Speaking to EdgeProp after the opening session, Yam said that interest in industrial assets has remained resilient, with enquiries staying healthy even though the exceptional surge seen previously may not continue at the same pace.

“The pipeline remains steady,” he noted. “The strong spike we saw over the last two years may not repeat itself, but the momentum is still encouraging.”

He highlighted that demand from data centre operators has been a major driver, as these facilities require sizeable landbanks due to redundancy and infrastructure needs. This has positioned them among the largest absorbers of industrial land in the market.

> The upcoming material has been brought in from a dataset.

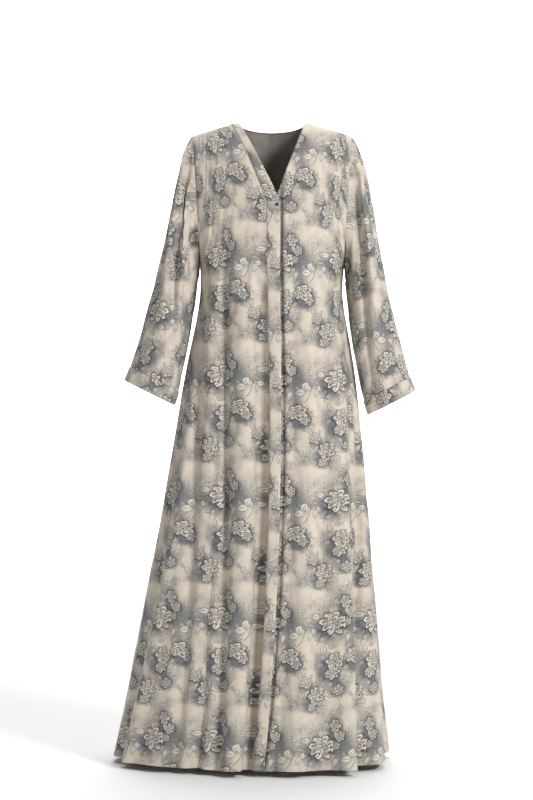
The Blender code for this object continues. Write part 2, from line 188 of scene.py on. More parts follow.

The earlier wave of demand, Yam explained, was influenced heavily by global geopolitical developments, particularly the imposition of sudden tariff policies by the US during the Trump administration. These changes created uncertainties for manufacturers with international exposure, prompting companies to reassess their supply chain risks.

This led to two major market movements: businesses seeking alternative regional bases to mitigate risk, and firms that had not previously considered relocation beginning to explore new markets. Malaysia benefited from this shift due to its stable ecosystem, supportive regulatory framework and investment incentives.

According to Yam, Malaysia’s attractiveness will continue even if geopolitical tensions ease and trade conditions normalise, as many companies have already diversified their operational footprints and now view Malaysia as a reliable long-term location.

While the extraordinary boom driven by global instability may not repeat in 2025, the sector is expected to continue expanding on the back of structural changes already underway and sustained investor interest.